Is it possible to explain radiation of an accelerated charged particle via the Unruh effect? From the point view of a noninertial observer, if a charged particle accelerates then it can catch the Unruh particle and excite. After that, the charged particle emits it and falls back to its ground state.
If we accept radiation of an accelerated charged particle like that then we can say the same thing for an accelerated normal particle (without charge) and conclude it radiates too.

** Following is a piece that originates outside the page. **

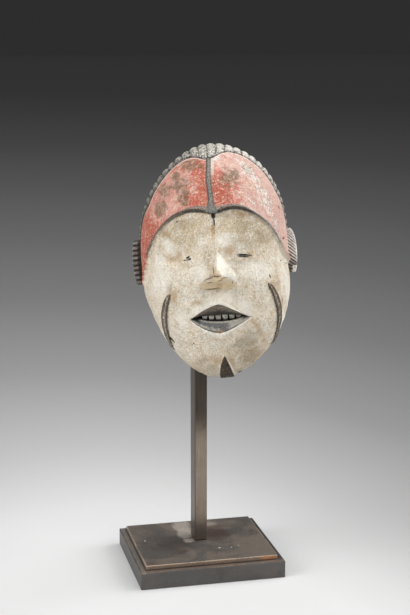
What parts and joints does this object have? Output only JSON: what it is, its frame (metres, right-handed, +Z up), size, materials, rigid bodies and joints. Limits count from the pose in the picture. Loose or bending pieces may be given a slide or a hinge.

How to solve this paradox?
 A: Indeed, electromagnetic radiation of accelerated charges can be understood in the accelerated reference frame by means of the Unruh effect, as shown by Higuchi, Matsas, and Sudarsky in Phys. Rev. D 45, R3308(R) (1992) and Phys. Rev. D 46, 3450 (1992). The emission of a photon in the inertial frame corresponds to either the emission or the absorption of a photon in the accelerated frame.
An important remark though is that an accelerated particle will not absorb or emit a photon in either reference frame unless it is charged. This is because this absorption or emission will only happen if there is an interaction between the particle and the photon field, which only happens if the particle is charged. Hence, neutral particles won't radiate.
In other words, neutral particles don't radiate because they can't "catch" (or release) Unruh particles. To do so, they would need to interact with the photon field, but they don't.
Remark: I'm considering only quantum electrodynamics in this answer, meaning I'm ignoring more complicated interactions that could happen at higher loop levels in the Standard Model. After all, we are trying to understand a prediction of classical electrodynamics (radiation by accelerated charges).